Rakyat Jakarta hanya diberi dua pilihan kandidat yang sulit untuk dipilih. Dalam kondisi normal, maka rakyat punya pilihan untuk memilih kandidat yang tidak akan membawa Jakarta ke kondisi yang lebih buruk lagi. Tetapi kondisi Jakarta sekarang tidak memungkinkan adanya toleransi atas mentalitas tunda itu lagi. Kita butuh perbaikan sekarang juga. Besok, tanggal 20 September, merupakan saat yang krusial yang menentukan nasib Jakarta dan penduduknya lima tahun kedepan, dan sedikit banyak menentukan juga wajah Indonesia ke depan.

Melihat kualitas kampanye selama beberapa minggu terakhir, yang menjadi kekhawatiran terbesar kita adalah pelajaran pelaksanaan demokrasi yang terjadi di Jakarta, yang mencoreng demokrasi itu sendiri, yaitu penggunaan isu SARA dan kampanye hitam lainnya. Itu sungguh suatu kemunduran besar. Model seperti ini dengan mudah bisa direplikasi oleh daerah-daerah lainnya, dan mungkin juga pemilu 2014. Anomali ini, yaitu tidak sejajarnya perkembangan proses demokratisasi dengan isinya, dalam hal ini pemilihan yang bebas dan langsung yang disi oleh kampanye SARA, mirip dengan anomali Indonesia yang demokratis dengan tingkat korupsi yang tinggi.

Negara demokrasi terbesar ketiga di dunia harusnya menjadi negara yang paling menghargai perbedaan suku, agama, ras dan antar golongan.
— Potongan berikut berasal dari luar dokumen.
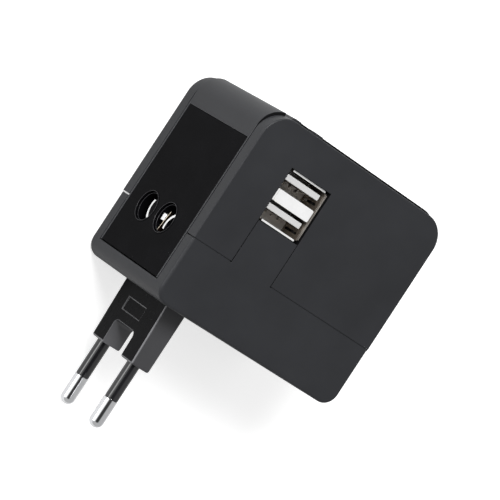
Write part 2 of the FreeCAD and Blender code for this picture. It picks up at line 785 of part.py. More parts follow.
def make_socket_contacts():
    """Spring contact of each pole: a wide pair of leaves for blades and a narrow pair for pins."""
    low = "socket_foot - 17"
    for pole, sign in pole_signs().items():
        near = "mid_depth + 4.6" if sign == "+" else "mid_depth - 8.4"
        far = "mid_depth + 8.4" if sign == "+" else "mid_depth - 13.2"
        base_low = "mid_depth + 4.6" if sign == "+" else "mid_depth - 13.2"
        parts = [block(("pole_left - 3.7", low, base_low), ("7.4", "sheet_brass", "8.6"))]
        for wide, start, span in (("3.25", near, "3.8"), ("2.05", far, "4.8")):
            for left in (f"pole_left - {wide} - 0.4", f"pole_left + {wide}"):
                parts.append(block((left, low, start), ("0.4", "13", span)))
        finish(joined(parts), f"{pole}_contact")


def make_contact_carrier():
    """Moulding that holds the two socket contacts under the shutter."""
    left = "usb_left + usb_width + 0.1"
    right = "pole_left + 4.6"
    solid = block((left, "socket_foot - 18.2", "mid_depth - 14"), (f"{right} - ({left})", "14.6", "28"))
    cavities = []
    for cavity, slot in (("mid_depth - 13.4", "mid_depth - 15"), ("mid_depth + 1", "mid_depth + 12.8")):
        cavities.append(block((f"{left} + 0.35", "socket_foot - 17", cavity),
                              (f"{right} - ({left}) - 0.95", "20", "12.4")))
        cavities.append(block(("pole_left - 2.1", "socket_foot - 19", slot), ("4.2", "2.7", "2.2")))
    return finish(cut_from(solid, cavities), "contact_carrier")


def make_socket_face():
    """Universal socket insert: one shared opening a pole, and an opening for an earth pin."""
    plate = block(("socket_left + 0.1", "socket_foot", "core_back + core_wall + 0.9"),
                  ("socket_right - socket_left - 0.2", "socket_thick", "core_depth - 2 * core_wall - 1.8"))
    low = "socket_foot - 1"
    holes = [block(("pole_left + earth_pitch - 4.1", low, "mid_depth - 2.3"), ("8.2", "5", "4.6"))]
    for sign in pole_signs().values():
        holes.append(block(("pole_left - 2.3", low, f"mid_depth {sign} 11.1 - 3.4"), ("4.6", "5", "6.8")))
        holes.append(rod("y", ("pole_left", low, f"mid_depth {sign} 9.5"), "2.5", "5"))
        holes.append(block(("pole_left - 3.7", low, f"mid_depth {sign} 6.35 - 1"), ("7.4", "5", "2")))
    return finish(cut_from(plate, holes), "socket_face")


def make_shutter():
    """Sliding plate that closes the pole openings, with a ramp in front of each and a guide stem."""
    plate = block(("pole_left - shutter_long / 2", "shutter_foot", "mid_depth - 13"),
                  ("shutter_long", "shutter_thick", "26"))
    stem = block(("pole_left + shutter_long / 2", "shutter_foot", "mid_depth - 2.2"),
                 ("4.4", "shutter_thick", "4.4"))
    grip = rounded(joined([plate, stem]), 0.5, lambda e: runs_along(e, "y"))
    return finish(grip, "shutter")


# Charger electronics

def port_feet():
    """The foot of each port's opening."""
    return {"lower": "usb_foot + usb_sheet", "upper": "usb_top - usb_sheet - port_height"}


def usb_side_cuts():
    """Cuts in the can's side walls: open corners, shorter side lips and slots for the spring fingers."""
    cuts = []
    for left in ("usb_left - 1", "usb_left + usb_width - lip_inset"):
        for low in ("usb_foot - 0.5", "usb_top - 0.5"):
            cuts.append(block((left, low, "usb_front - 1.3"), ("lip_inset + 1", "1", "2")))
    tall = "usb_top - usb_foot + 2"
    sides = (("usb_left - 1", "left_lip_sunk"), ("usb_left + usb_width - usb_sheet", "right_lip_sunk"))
    for left, sunk in sides:
        cuts.append(block((left, "usb_foot - 1", f"usb_front - {sunk}"), ("usb_sheet + 1", tall, "3")))
        for foot in port_feet().values():
            cuts.append(block((left, f"{foot} + 1.3", "usb_front - 1.7 - finger_long"),
                              ("usb_sheet + 1", "finger_slot", "finger_long")))
    return cuts


def usb_flared_lips():
    """The thicker front edges of the can's lower and upper walls."""
    lips = []
    for low in ("usb_foot - lip_out", "usb_top - usb_sheet"):
        lips.append(block(("usb_left + lip_inset", low, "usb_front - lip_long"),
                          ("usb_width - 2 * lip_inset", "usb_sheet + lip_out", "lip_long")))
    return lips


def make_usb_shell():
    """Sheet-metal can round two stacked ports, with a folded divider between them."""
    can = block(("usb_left", "usb_foot", "usb_back"), ("usb_width", "usb_top - usb_foot", "usb_depth"))
    can = rounded(can, 0.4, lambda e: runs_along(e, "z"))
    left = "usb_left + usb_sheet"
    wide = "usb_width - 2 * usb_sheet"
    mouth = "usb_front - plug_depth"
    divider_foot = "usb_foot + usb_sheet + port_height"
    divider_rise = "usb_top - usb_foot - 2 * usb_sheet - 2 * port_height"
    hollows = [block((left, foot, mouth), (wide, "port_height", "usb_depth"))
               for foot in port_feet().values()]
    hollows.append(block((left, "usb_foot + usb_sheet", "usb_back - 1"),
                         (wide, "usb_top - usb_foot - 2 * usb_sheet", "usb_depth - plug_depth + 1")))
    hollows.append(block((left, f"{divider_foot} + usb_sheet", "usb_back"),
                         (wide, f"{divider_rise} - 2 * usb_sheet", "usb_depth + 1")))
    hollows.append(block((left, f"{divider_foot} - 0.1", "usb_front - 0.3"),
                         (wide, f"{divider_rise} + 0.2", "1")))
    front = block((f"{left} + 0.25", divider_foot, "usb_front - usb_sheet"),
                  (f"{wide} - 0.5", divider_rise, "usb_sheet"))
    front = rounded(front, 0.5, lambda e: runs_along(e, "z"))
    can = cut_from(can, hollows + usb_side_cuts())
    return finish(joined([can, front] + usb_flared_lips()), "usb_shell")


def tongue_feet():
    """The underside of the tongue in each port."""
    return {name: f"{foot} + port_height - {name}_drop - tongue_thick" for name, foot in port_feet().items()}


# the four contacts of a port, from the middle of its tongue
CONTACTS = ("- 3.5", "- 1", "+ 1", "+ 3.5")


def make_usb_insulator():
    """Moulding that fills the back of the can, with a pocket under each tongue for every contact."""
    solid = block(("usb_left + usb_sheet + 0.05", "usb_foot + usb_sheet + 0.05", "usb_back + 0.4"),
                  ("usb_width - 2 * usb_sheet - 0.1", "usb_top - usb_foot - 2 * usb_sheet - 0.1",
                   "usb_depth - plug_depth - 0.45"))
    solid = rounded(solid, 0.3, lambda e: runs_along(e, "z"))
    pockets = []
    for foot in tongue_feet().values():
        for offset in CONTACTS:
            low = (f"window_mid {offset} - 0.45", f"{foot} - 0.95", "usb_front - plug_depth - 0.85")
            pockets.append(block(low, ("0.9", "0.95", "1")))
    return finish(cut_from(solid, pockets), "usb_insulator")


def make_usb_tongues():
    """Contact tongue near the top of each port."""
    for name, foot in tongue_feet().items():
        bar = block(("window_mid - tongue_wide / 2", foot, "usb_front - plug_depth"),
                    ("tongue_wide", "tongue_thick", "plug_depth - tongue_sunk"))
        finish(rounded(bar, 0.25, lambda e: runs_along(e, "z")), f"usb_{name}_tongue")


def make_usb_contacts():
    """Four contact strips under each tongue, each coming out of its pocket."""
    strips = []
    for foot in tongue_feet().values():
        for offset in CONTACTS:
            low = (f"window_mid {offset} - 0.35", f"{foot} - 0.12", "usb_front - plug_depth - 0.8")
            strips.append(block(low, ("0.7", "0.12", "plug_depth - tongue_sunk - 1.2")))
    return finish(grouped(strips), "usb_contacts")


def make_circuit_board():
    """Board between the housing's shelf ribs, under the charger connector."""
    plate = block(("core_wall + 0.2", "board_foot", "board_edge"),
                  ("body_width - 2 * core_wall - 0.4", "board_thick", "body_depth - 2 * board_edge"))
    return finish(plate, "circuit_board")


def make_transformer():
    """Ferrite frame round a taped winding, hung under the board."""
    low = "board_foot - 13.5"
    frame = block(("21", low, "mid_depth - 7"), ("15", "13.5", "14"))
    windows = [block(("22.8", f"{low} + 2.2", "mid_depth - 8"), ("11.4", "9.1", "16"))]
    finish(cut_from(frame, windows), "transformer_core")
    coil = block(("23", f"{low} + 2.4", "mid_depth - 8.6"), ("11", "8.7", "17.2"))
    finish(rounded(coil, 2.0, lambda e: runs_along(e, "y") or runs_along(e, "x")), "transformer_winding")


def make_capacitors():
    """Two input capacitors side by side and a smaller output one."""
    cans = [rod("y", ("45", "board_foot - 13", f"mid_depth {offset}"), "4.4", "13")
            for offset in ("- 7", "+ 3")]
    rims = [rounded(can, 0.6, lambda e: e.Curve.TypeId == "Part::GeomCircle") for can in cans]
    finish(grouped(rims), "input_capacitors")
    small = rod("y", ("56", "board_foot - 10", "mid_depth + 8"), "3.2", "10")
    finish(rounded(small, 0.5, lambda e: e.Curve.TypeId == "Part::GeomCircle"), "output_capacitor")


def make_filter_choke():
    """Drum choke: two flanges and a wound waist."""
    place = ("56", "mid_depth - 7")
    drum = [rod("y", (place[0], f"board_foot - {drop}", place[1]), radius, high)
            for drop, radius, high in (("8", "3.4", "1.4"), ("7", "2.6", "6"), ("1.4", "3.4", "1.4"))]
    return finish(joined(drum), "filter_choke")


def make_board_chips():
    """Bridge rectifier and charge controller on the upper side of the board."""
    top = "board_foot + board_thick"
    finish(block(("42", top, "mid_depth - 9"), ("6", "2.2", "5")), "rectifier")
    finish(block(("42", top, "mid_depth + 3"), ("5", "1.5", "4")), "controller_chip")


def make_fuse():
    """Ceramic fuse across the foot of the core, with its end caps and two clips."""
    left = "38"
    height = "core_foot + base_thick + 4.4"
    depth = "mid_depth + 1"
    end = "4.5"
    near_seat = f"{left} + {end} - 0.5"
    far_start = f"{left} + fuse_long - {end}"
    tube = rod("x", (near_seat, height, depth), "fuse_radius - 0.3", f"fuse_long - 2 * {end} + 1")
    finish(tube, "fuse_tube")
    caps = []
    clips = []
    for start, seat in ((left, near_seat), (far_start, far_start)):
        cap = rod("x", (start, height, depth), "fuse_radius", end)
        recess = rod("x", (seat, height, depth), "fuse_radius - 0.3", "0.5")
        caps.append(cut_from(cap, [recess]))
        outside = block((f"{start} + 1", "core_foot + base_thick", f"{depth} - 3.2"), ("2.4", "6.4", "6.4"))
        bore = rod("x", (start, height, depth), "fuse_radius", "6")
        mouth = block((start, height, f"{depth} - 1.7"), ("6", "4", "3.4"))
        clips.append(cut_from(outside, [bore, mouth]))
    finish(grouped(caps), "fuse_caps")
    finish(grouped(clips), "fuse_clips")


def check_document():
    """Stop if any object failed, or if a piece has no valid shape."""
    DOC.recompute()
    for thing in DOC.Objects:
        if "Invalid" in thing.State or "Error" in thing.State:
            raise RuntimeError(f"{thing.Name} ({thing.Label}) failed: {thing.State}")
    for piece in PIECES:
        if piece.Shape.isNull() or not piece.Shape.isValid():
            raise RuntimeError(f"{piece.Label} has no valid shape")


def write_steps():
    """Write one STEP file a piece and print its size."""
    os.makedirs("parts", exist_ok=True)
    for piece in PIECES:
        piece.Shape.exportStep(f"parts/{piece.Label}.step")
        box = piece.Shape.optimalBoundingBox(False)
        print(f"{piece.Label:22s} solids {len(piece.Shape.Solids)}  volume {piece.Shape.Volume:9.1f}  "
              f"x {box.XMin:6.1f} {box.XMax:6.1f}  y {box.YMin:6.1f} {box.YMax:6.1f}  "
              f"z {box.ZMin:5.1f} {box.ZMax:5.1f}")


make_sheet()
make_cover_shell()
make_cradle_shell()
make_plug_head()
make_pins()
make_pin_sleeves()
make_tabs()
make_pin_clamp()
make_clamp_screws()
add_bosses(make_core_housing())
make_core_base()
make_base_screws()
make_label_panel()
make_side_socket_well()
make_side_contacts()
make_side_link_strip()
make_side_link_lug()
make_receptacles()
make_bus_bars()
make_socket_contacts()
make_contact_carrier()
make_socket_face()
make_shutter()
make_usb_shell()
make_usb_insulator()
make_usb_tongues()
make_usb_contacts()
make_circuit_board()
make_transformer()
make_capacitors()
make_filter_choke()
make_board_chips()
make_fuse()
check_document()
write_steps()
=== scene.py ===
"""Travel adapter in three sliding modules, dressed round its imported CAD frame.

The core carries two charger ports, two round side sockets and a universal socket.
A plug module slides on from below and a cover slides on from above.
"""
from __future__ import annotations

import logging
import math
from collections.abc import Iterable
from dataclasses import dataclass
from enum import Enum
from typing import ClassVar

import bmesh
import bpy
from mathutils import Matrix, Vector


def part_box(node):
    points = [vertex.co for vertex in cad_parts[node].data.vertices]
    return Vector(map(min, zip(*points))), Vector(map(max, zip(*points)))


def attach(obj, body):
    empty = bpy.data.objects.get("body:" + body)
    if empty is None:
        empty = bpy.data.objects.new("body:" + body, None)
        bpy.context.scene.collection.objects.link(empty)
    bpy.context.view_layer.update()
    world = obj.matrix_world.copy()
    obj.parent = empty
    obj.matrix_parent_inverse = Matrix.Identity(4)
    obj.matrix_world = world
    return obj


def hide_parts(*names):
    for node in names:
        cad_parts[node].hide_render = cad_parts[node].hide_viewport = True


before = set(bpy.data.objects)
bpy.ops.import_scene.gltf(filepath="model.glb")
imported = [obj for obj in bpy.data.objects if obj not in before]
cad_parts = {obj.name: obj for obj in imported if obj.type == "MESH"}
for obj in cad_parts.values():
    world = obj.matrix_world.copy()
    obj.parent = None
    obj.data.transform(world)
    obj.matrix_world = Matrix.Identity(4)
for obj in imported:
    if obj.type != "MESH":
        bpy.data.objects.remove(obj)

log = logging.getLogger("travel_adapter")

MM = 0.001
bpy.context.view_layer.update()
FULL_RANGE = (0.0, 1.0)
FULL_TURN = 2 * math.pi
SPIN_WELD = 0.0005 * MM
UNSOFTENED = 0.0


class Body(Enum):
    """The moving bodies of the frame."""

    CORE = "core"
    PLUG = "plug_module"
    COVER = "top_cover"
    SHUTTER = "shutter"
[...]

Negara demokrasi terbesar ketiga di dunia seharusnya menjadi negara paling bersih dari KKN. Kalau Jakarta dipimpin oleh gubernur yang melakukan atau mentolerir praktik anti SARA, maka wajah ini juga yang akan mewarnai Jakarta ke depan, bahkan Indonesia ke depan. Publik berharap bahwa untuk masalah sepenting ini seharusnya pemimpin nasional memberikan posisinya dan bagaimana harusnya sebagai bangsa kita bersikap. Ternyata itu tidak terjadi. Kita ternyata tidak hanya menghadapi masalah kepemimpinan daerah, tetapi juga nasional. Kita tidak hanya dihantui oleh kwalitas pilkada Jakarta, tetapi terancam untuk dihantui oleh kualitas pemilu 2014.

Selamat mencoblos, gunakan hati nurani anda.